◆ **Problem details**:
Set the following entries down again exactly, line by line.

◆ **Data**:
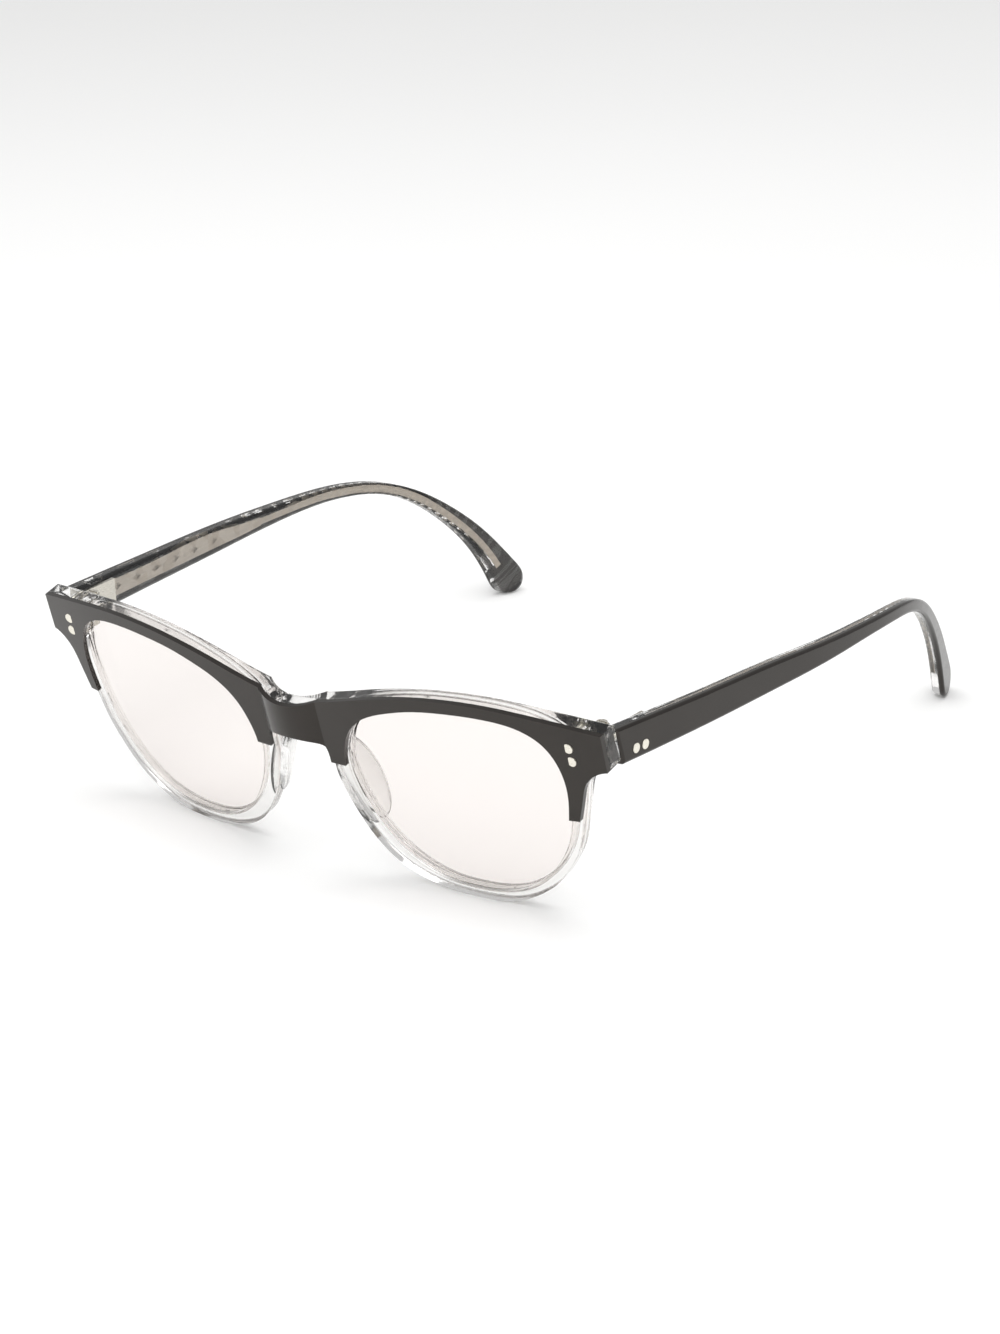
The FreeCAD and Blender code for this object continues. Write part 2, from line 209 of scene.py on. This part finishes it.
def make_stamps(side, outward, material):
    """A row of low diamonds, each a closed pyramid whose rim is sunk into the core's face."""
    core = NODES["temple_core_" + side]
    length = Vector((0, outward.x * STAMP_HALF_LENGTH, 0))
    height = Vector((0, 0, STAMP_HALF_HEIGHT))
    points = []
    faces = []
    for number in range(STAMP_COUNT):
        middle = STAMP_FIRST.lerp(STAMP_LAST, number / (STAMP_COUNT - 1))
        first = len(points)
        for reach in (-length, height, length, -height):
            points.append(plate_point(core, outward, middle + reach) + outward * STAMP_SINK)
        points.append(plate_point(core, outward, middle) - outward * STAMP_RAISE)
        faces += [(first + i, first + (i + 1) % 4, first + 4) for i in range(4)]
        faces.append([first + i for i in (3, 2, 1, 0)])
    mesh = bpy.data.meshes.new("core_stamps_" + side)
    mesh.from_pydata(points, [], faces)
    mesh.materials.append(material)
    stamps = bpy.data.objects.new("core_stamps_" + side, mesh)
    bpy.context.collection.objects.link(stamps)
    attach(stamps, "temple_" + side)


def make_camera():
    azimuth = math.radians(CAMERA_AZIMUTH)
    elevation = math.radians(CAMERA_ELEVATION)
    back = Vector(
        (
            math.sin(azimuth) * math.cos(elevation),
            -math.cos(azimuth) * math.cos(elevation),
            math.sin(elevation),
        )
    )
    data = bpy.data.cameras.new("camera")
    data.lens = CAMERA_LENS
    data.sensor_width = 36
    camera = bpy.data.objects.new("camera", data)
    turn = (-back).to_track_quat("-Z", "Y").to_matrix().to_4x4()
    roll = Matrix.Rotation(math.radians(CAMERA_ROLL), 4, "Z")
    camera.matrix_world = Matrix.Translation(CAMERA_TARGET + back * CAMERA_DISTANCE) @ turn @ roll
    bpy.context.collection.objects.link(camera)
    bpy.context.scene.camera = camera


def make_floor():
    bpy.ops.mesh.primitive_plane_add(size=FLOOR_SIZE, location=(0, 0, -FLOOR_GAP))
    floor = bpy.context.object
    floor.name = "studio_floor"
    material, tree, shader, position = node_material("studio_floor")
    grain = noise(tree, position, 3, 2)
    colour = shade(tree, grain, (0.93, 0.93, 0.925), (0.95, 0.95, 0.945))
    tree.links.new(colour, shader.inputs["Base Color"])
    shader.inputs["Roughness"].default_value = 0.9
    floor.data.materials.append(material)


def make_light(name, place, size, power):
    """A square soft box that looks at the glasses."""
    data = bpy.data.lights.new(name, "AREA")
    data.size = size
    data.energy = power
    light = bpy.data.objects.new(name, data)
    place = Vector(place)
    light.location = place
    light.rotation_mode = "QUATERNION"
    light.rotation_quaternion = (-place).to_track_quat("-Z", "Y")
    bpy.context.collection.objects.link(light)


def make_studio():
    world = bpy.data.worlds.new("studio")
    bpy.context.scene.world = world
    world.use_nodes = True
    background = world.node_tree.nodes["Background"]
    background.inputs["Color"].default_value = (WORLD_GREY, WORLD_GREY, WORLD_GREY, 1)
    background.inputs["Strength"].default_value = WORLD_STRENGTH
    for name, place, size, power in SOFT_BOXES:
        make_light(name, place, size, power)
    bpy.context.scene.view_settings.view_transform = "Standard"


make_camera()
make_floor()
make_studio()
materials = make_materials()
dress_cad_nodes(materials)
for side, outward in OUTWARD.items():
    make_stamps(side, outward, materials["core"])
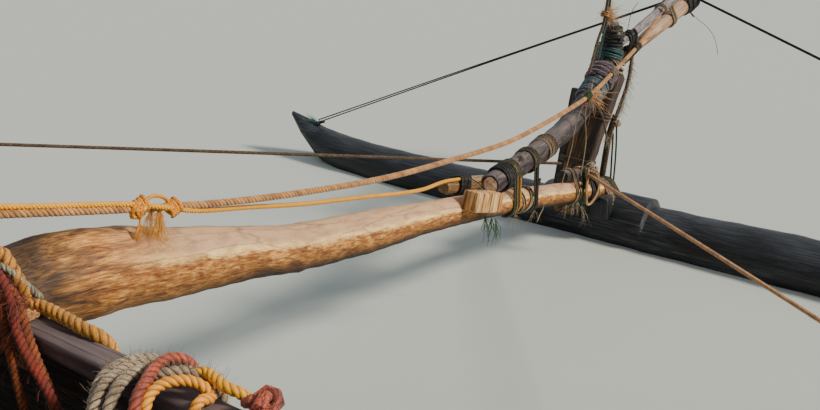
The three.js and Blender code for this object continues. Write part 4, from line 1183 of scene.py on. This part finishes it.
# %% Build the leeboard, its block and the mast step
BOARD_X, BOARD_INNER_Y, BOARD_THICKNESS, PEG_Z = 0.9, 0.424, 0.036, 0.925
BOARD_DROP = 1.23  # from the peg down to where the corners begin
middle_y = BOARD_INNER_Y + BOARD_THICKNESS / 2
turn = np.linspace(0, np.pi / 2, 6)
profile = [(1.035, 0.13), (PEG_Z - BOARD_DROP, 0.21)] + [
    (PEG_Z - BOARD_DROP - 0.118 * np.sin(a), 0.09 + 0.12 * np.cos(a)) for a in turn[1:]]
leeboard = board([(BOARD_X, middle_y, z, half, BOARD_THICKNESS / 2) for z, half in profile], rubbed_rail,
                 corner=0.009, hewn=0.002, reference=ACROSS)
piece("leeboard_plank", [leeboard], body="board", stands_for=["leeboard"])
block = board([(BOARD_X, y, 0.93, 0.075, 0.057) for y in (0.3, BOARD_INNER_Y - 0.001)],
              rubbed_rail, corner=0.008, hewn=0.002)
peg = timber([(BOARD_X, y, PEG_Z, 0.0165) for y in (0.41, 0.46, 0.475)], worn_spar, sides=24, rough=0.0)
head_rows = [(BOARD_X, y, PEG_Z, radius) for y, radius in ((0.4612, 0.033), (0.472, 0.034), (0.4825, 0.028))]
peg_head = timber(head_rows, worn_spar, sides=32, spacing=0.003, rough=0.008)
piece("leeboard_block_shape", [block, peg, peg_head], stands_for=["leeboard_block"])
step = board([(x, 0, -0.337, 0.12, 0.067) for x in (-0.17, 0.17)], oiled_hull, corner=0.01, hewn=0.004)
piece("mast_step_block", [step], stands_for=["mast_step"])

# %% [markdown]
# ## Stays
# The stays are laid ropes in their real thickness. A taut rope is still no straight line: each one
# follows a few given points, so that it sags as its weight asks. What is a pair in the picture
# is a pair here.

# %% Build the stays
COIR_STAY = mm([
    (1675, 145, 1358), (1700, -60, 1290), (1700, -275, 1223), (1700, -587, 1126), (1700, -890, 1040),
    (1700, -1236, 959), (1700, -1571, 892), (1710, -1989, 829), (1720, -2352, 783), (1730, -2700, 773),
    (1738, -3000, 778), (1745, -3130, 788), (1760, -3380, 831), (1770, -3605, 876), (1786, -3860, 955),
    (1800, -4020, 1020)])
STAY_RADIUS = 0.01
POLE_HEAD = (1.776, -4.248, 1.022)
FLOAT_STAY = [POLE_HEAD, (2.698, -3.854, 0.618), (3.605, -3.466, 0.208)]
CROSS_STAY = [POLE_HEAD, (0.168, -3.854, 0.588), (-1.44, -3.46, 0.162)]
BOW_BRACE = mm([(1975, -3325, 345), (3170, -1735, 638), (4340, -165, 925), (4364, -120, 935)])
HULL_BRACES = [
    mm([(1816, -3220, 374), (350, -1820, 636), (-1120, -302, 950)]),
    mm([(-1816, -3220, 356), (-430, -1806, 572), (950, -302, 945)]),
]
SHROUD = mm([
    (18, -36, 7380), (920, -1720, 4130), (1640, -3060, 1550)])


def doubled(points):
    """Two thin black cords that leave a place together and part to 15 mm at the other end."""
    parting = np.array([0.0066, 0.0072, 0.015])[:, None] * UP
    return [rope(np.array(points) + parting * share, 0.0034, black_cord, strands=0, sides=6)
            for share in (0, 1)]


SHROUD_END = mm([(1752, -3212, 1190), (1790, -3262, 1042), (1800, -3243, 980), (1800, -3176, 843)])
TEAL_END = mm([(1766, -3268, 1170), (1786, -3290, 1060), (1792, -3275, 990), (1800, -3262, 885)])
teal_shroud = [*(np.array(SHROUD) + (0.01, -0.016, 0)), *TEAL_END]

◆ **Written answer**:
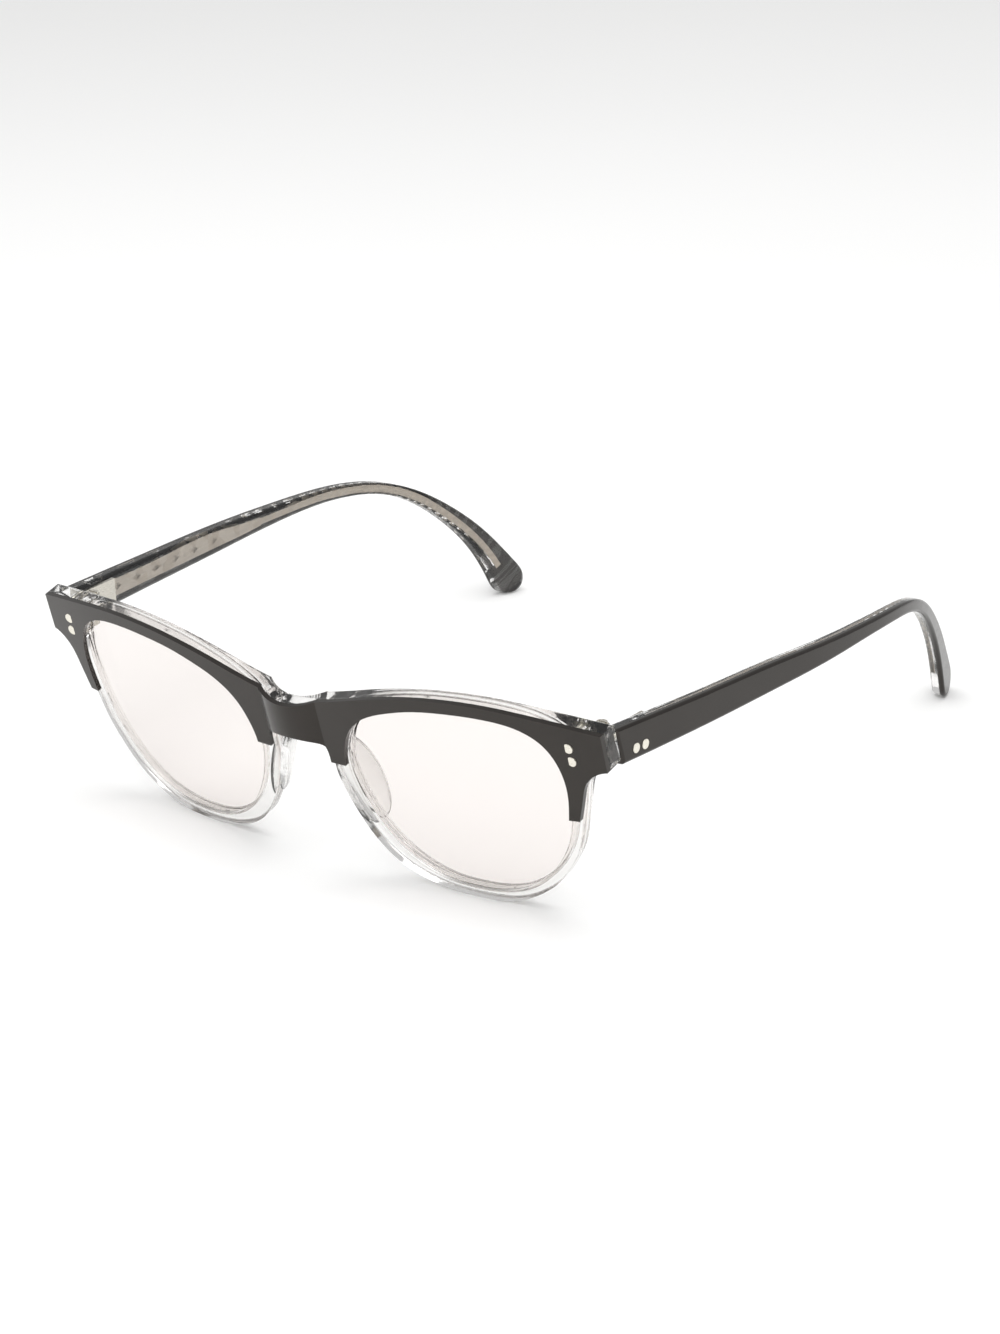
The FreeCAD and Blender code for this object continues. Write part 2, from line 209 of scene.py on. This part finishes it.
def make_stamps(side, outward, material):
    """A row of low diamonds, each a closed pyramid whose rim is sunk into the core's face."""
    core = NODES["temple_core_" + side]
    length = Vector((0, outward.x * STAMP_HALF_LENGTH, 0))
    height = Vector((0, 0, STAMP_HALF_HEIGHT))
    points = []
    faces = []
    for number in range(STAMP_COUNT):
        middle = STAMP_FIRST.lerp(STAMP_LAST, number / (STAMP_COUNT - 1))
        first = len(points)
        for reach in (-length, height, length, -height):
            points.append(plate_point(core, outward, middle + reach) + outward * STAMP_SINK)
        points.append(plate_point(core, outward, middle) - outward * STAMP_RAISE)
        faces += [(first + i, first + (i + 1) % 4, first + 4) for i in range(4)]
        faces.append([first + i for i in (3, 2, 1, 0)])
    mesh = bpy.data.meshes.new("core_stamps_" + side)
    mesh.from_pydata(points, [], faces)
    mesh.materials.append(material)
    stamps = bpy.data.objects.new("core_stamps_" + side, mesh)
    bpy.context.collection.objects.link(stamps)
    attach(stamps, "temple_" + side)


def make_camera():
    azimuth = math.radians(CAMERA_AZIMUTH)
    elevation = math.radians(CAMERA_ELEVATION)
    back = Vector(
        (
            math.sin(azimuth) * math.cos(elevation),
            -math.cos(azimuth) * math.cos(elevation),
            math.sin(elevation),
        )
    )
    data = bpy.data.cameras.new("camera")
    data.lens = CAMERA_LENS
    data.sensor_width = 36
    camera = bpy.data.objects.new("camera", data)
    turn = (-back).to_track_quat("-Z", "Y").to_matrix().to_4x4()
    roll = Matrix.Rotation(math.radians(CAMERA_ROLL), 4, "Z")
    camera.matrix_world = Matrix.Translation(CAMERA_TARGET + back * CAMERA_DISTANCE) @ turn @ roll
    bpy.context.collection.objects.link(camera)
    bpy.context.scene.camera = camera


def make_floor():
    bpy.ops.mesh.primitive_plane_add(size=FLOOR_SIZE, location=(0, 0, -FLOOR_GAP))
    floor = bpy.context.object
    floor.name = "studio_floor"
    material, tree, shader, position = node_material("studio_floor")
    grain = noise(tree, position, 3, 2)
    colour = shade(tree, grain, (0.93, 0.93, 0.925), (0.95, 0.95, 0.945))
    tree.links.new(colour, shader.inputs["Base Color"])
    shader.inputs["Roughness"].default_value = 0.9
    floor.data.materials.append(material)


def make_light(name, place, size, power):
    """A square soft box that looks at the glasses."""
    data = bpy.data.lights.new(name, "AREA")
    data.size = size
    data.energy = power
    light = bpy.data.objects.new(name, data)
    place = Vector(place)
    light.location = place
    light.rotation_mode = "QUATERNION"
    light.rotation_quaternion = (-place).to_track_quat("-Z", "Y")
    bpy.context.collection.objects.link(light)


def make_studio():
    world = bpy.data.worlds.new("studio")
    bpy.context.scene.world = world
    world.use_nodes = True
    background = world.node_tree.nodes["Background"]
    background.inputs["Color"].default_value = (WORLD_GREY, WORLD_GREY, WORLD_GREY, 1)
    background.inputs["Strength"].default_value = WORLD_STRENGTH
    for name, place, size, power in SOFT_BOXES:
        make_light(name, place, size, power)
    bpy.context.scene.view_settings.view_transform = "Standard"


make_camera()
make_floor()
make_studio()
materials = make_materials()
dress_cad_nodes(materials)
for side, outward in OUTWARD.items():
    make_stamps(side, outward, materials["core"])
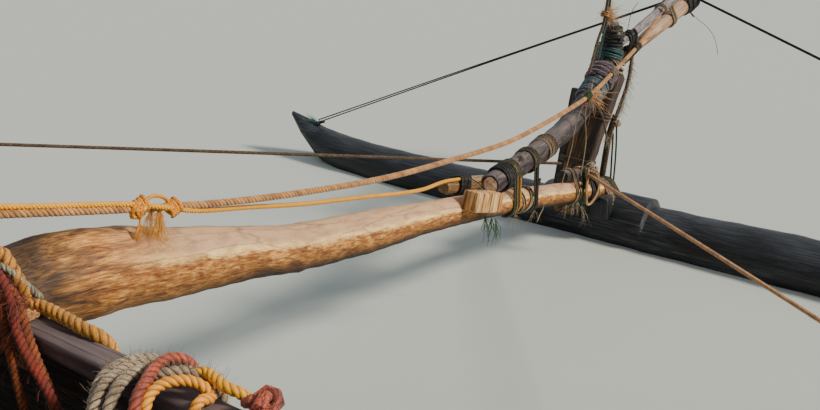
The three.js and Blender code for this object continues. Write part 4, from line 1183 of scene.py on. This part finishes it.
# %% Build the leeboard, its block and the mast step
BOARD_X, BOARD_INNER_Y, BOARD_THICKNESS, PEG_Z = 0.9, 0.424, 0.036, 0.925
BOARD_DROP = 1.23  # from the peg down to where the corners begin
middle_y = BOARD_INNER_Y + BOARD_THICKNESS / 2
turn = np.linspace(0, np.pi / 2, 6)
profile = [(1.035, 0.13), (PEG_Z - BOARD_DROP, 0.21)] + [
    (PEG_Z - BOARD_DROP - 0.118 * np.sin(a), 0.09 + 0.12 * np.cos(a)) for a in turn[1:]]
leeboard = board([(BOARD_X, middle_y, z, half, BOARD_THICKNESS / 2) for z, half in profile], rubbed_rail,
                 corner=0.009, hewn=0.002, reference=ACROSS)
piece("leeboard_plank", [leeboard], body="board", stands_for=["leeboard"])
block = board([(BOARD_X, y, 0.93, 0.075, 0.057) for y in (0.3, BOARD_INNER_Y - 0.001)],
              rubbed_rail, corner=0.008, hewn=0.002)
peg = timber([(BOARD_X, y, PEG_Z, 0.0165) for y in (0.41, 0.46, 0.475)], worn_spar, sides=24, rough=0.0)
head_rows = [(BOARD_X, y, PEG_Z, radius) for y, radius in ((0.4612, 0.033), (0.472, 0.034), (0.4825, 0.028))]
peg_head = timber(head_rows, worn_spar, sides=32, spacing=0.003, rough=0.008)
piece("leeboard_block_shape", [block, peg, peg_head], stands_for=["leeboard_block"])
step = board([(x, 0, -0.337, 0.12, 0.067) for x in (-0.17, 0.17)], oiled_hull, corner=0.01, hewn=0.004)
piece("mast_step_block", [step], stands_for=["mast_step"])

# %% [markdown]
# ## Stays
# The stays are laid ropes in their real thickness. A taut rope is still no straight line: each one
# follows a few given points, so that it sags as its weight asks. What is a pair in the picture
# is a pair here.

# %% Build the stays
COIR_STAY = mm([
    (1675, 145, 1358), (1700, -60, 1290), (1700, -275, 1223), (1700, -587, 1126), (1700, -890, 1040),
    (1700, -1236, 959), (1700, -1571, 892), (1710, -1989, 829), (1720, -2352, 783), (1730, -2700, 773),
    (1738, -3000, 778), (1745, -3130, 788), (1760, -3380, 831), (1770, -3605, 876), (1786, -3860, 955),
    (1800, -4020, 1020)])
STAY_RADIUS = 0.01
POLE_HEAD = (1.776, -4.248, 1.022)
FLOAT_STAY = [POLE_HEAD, (2.698, -3.854, 0.618), (3.605, -3.466, 0.208)]
CROSS_STAY = [POLE_HEAD, (0.168, -3.854, 0.588), (-1.44, -3.46, 0.162)]
BOW_BRACE = mm([(1975, -3325, 345), (3170, -1735, 638), (4340, -165, 925), (4364, -120, 935)])
HULL_BRACES = [
    mm([(1816, -3220, 374), (350, -1820, 636), (-1120, -302, 950)]),
    mm([(-1816, -3220, 356), (-430, -1806, 572), (950, -302, 945)]),
]
SHROUD = mm([
    (18, -36, 7380), (920, -1720, 4130), (1640, -3060, 1550)])


def doubled(points):
    """Two thin black cords that leave a place together and part to 15 mm at the other end."""
    parting = np.array([0.0066, 0.0072, 0.015])[:, None] * UP
    return [rope(np.array(points) + parting * share, 0.0034, black_cord, strands=0, sides=6)
            for share in (0, 1)]


SHROUD_END = mm([(1752, -3212, 1190), (1790, -3262, 1042), (1800, -3243, 980), (1800, -3176, 843)])
TEAL_END = mm([(1766, -3268, 1170), (1786, -3290, 1060), (1792, -3275, 990), (1800, -3262, 885)])
teal_shroud = [*(np.array(SHROUD) + (0.01, -0.016, 0)), *TEAL_END]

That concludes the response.